と、これは大雑把にぐるっとまとめちゃったけど、本書では、こういった仕組みが、ていねいに解説されている。


ところが1990年代以降、新規学卒就職の仕組みが、うまくいかなくなった。
2010年の高校新卒者求人数は、1992年と比べて八分の一。
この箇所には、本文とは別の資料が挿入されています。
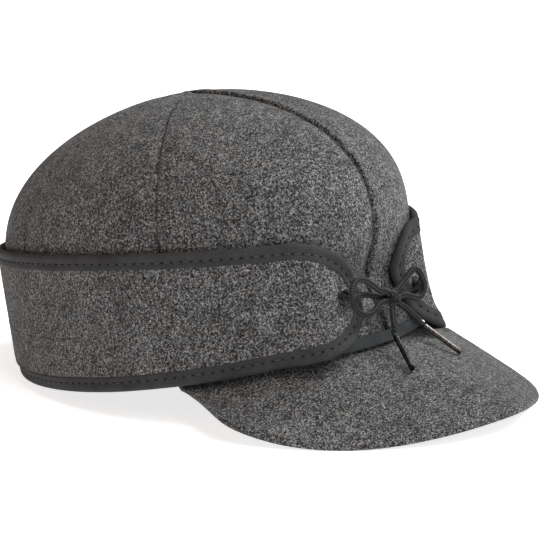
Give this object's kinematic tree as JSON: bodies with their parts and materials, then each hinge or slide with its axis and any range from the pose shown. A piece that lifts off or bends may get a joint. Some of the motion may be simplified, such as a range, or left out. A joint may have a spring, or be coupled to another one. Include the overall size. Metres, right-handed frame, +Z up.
{
  "type": "earflap cap",
  "caption": "Wool cap with six-panel crown, short stiff visor and a bound ear band folded up round the crown and tied in front with a lace bow.",
  "frame": {"origin": "centre of the cap's box, on the surface that the cap lies on, lace and aglets left out", "axes": "+Z up from the surface, +Y towards the back of the cap, +X towards the wearer's left; the visor points to -Y"},
  "size_m": [0.183, 0.2928, 0.1398],
  "materials": {
    "wool": "felted salt-and-pepper charcoal wool",
    "twill_tape": "dark charcoal twill tape",
    "lace_braid": "black ribbed braid",
    "black_metal": "gloss black",
    "dark_metal": "dark nickel"
  },
  "bodies": {
    "root": {"crown_panel_front_left": "wool", "crown_panel_side_left": "wool", "crown_panel_back_left": "wool", "crown_panel_back_right": "wool", "crown_panel_side_right": "wool", "crown_panel_front_right": "wool", "visor": "wool", "hem_tape": "twill_tape", "ear_band": "wool", "binding_upper": "twill_tape", "binding_lower": "twill_tape", "eyelet_right": "black_metal", "eyelet_left": "black_metal", "lace_right_run": "lace_braid", "lace_left_run": "lace_braid", "lace_right_loop": "lace_braid", "lace_left_loop": "lace_braid", "lace_right_tail": "lace_braid", "lace_left_tail": "lace_braid", "lace_knot": "lace_braid", "aglet_right": "dark_metal", "aglet_left": "dark_metal"}
  },
  "joints": []
}
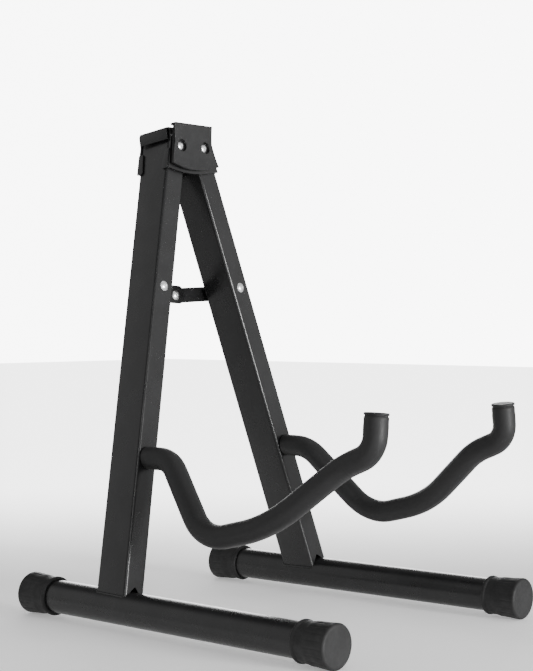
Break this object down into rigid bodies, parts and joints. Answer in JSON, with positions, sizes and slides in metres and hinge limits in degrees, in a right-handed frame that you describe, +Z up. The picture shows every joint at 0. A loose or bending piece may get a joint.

職がない!
大卒者の就職内定率は、1990年には80パーセントを超えていたが、この10年は60パーセント台。
なぜ、こうなってしまったのか?

本書の第2章で4つの理由があげられる。
1・バブル崩壊後の日本経済の失速
2・グローバリゼーションの影響
3・日本企業の採用行動・雇用戦略の転換
4・そうした転換が起こりやすくした政府の労働力政策の展開

またも、ぐはっと大雑把にまとめちゃうと。
グローバル化とかで日本的な家族的会社の在り方がいかんなーってことになって、さらに不景気だし、終身雇用とか言ってられないし、派遣法とかもできちゃった。
もう終身雇用・年功序列じゃないほうがやりやすい。
すると、ゆっくり働きながら教えていくとか言ってられない(ずっと我が社にいないでしょ?)。
ならば即戦力だ、っつーことになる。
というわけで、急ごしらえで、学校がキャリア教育・支援とかをはじめちゃう。
けど、それも、こういった背景をあんまり考えてなくて、エンプロイアビリティ(雇用されるための能力)とか言って、競争を煽る、短期的視点だけのやり方になっちゃってないか?
正社員として入る間口が狭くなったうえに、正社員モデルも崩壊しつつあるのに(正社員になっても、長時間労働、競争激化で楽しくない)。
それでも、正社員になる能力を身につけろ、コミュニケーション能力だ、自己分析だ、って、そりゃ学生もモチベーションあがらないわな。

自己分析からスタートして就職先を決めるという方法論について、第4章にこういう指摘がある。
“それを、仕事の世界と関連づけながら把握することが可能でしょうか?
実際に仕事をしたことのない若い人たちに、自己の職業適性を理解させるなどということは、そもそも無茶な話ではないのでしょうか?”
本書は、中・長期的視点で追求すべき学校制度の課題として、以下のような提案をする。
まず“社会認識と職業理解、労働についての理解を出発点にすべき”である。
そして、
“端的に言ってしまえば、アカデミックな普通教育しか学べないような普通科高校という制度枠組みをなくして、すべての高校を総合制(普通教育の過程と職業教育の過程を併置する)の高校と職業高校(専門高校)にしていくという構想です”
大学も、職業的レリバンスをより強めていくべきだ、と。

短期的な解決方法は? って、卒業直前の人はそう聞きたいだろう。
本書には直接的な答えはない。
社会に出ていく際の“防備”、自分の“身を守る術”を持つことの重要性が語られるが、本書が解説する仕組みを深く考えることでスタートできるのは、それだけじゃない。
就職や労働の転換期で、矛盾や歪みが、若者を苦しめる。
でも、変わりつつある仕組みを根本から理解することで、矛盾や歪みを、自分の味方につけることも可能だ。
激変してるってことは、新しく興ることがたくさんあるってことだ。
就職しないで生きるヤツもたくさんいる。
無一文・無職から生活を考えることもできる。

創造性の視点から再検討することだってできる。

就職活動のルールそのものを考えること。新しい方法を自分で見つけること。働き方全体を考えること。自分たちの未来はまだ長く続くんだってことを、しっかりと感じとること。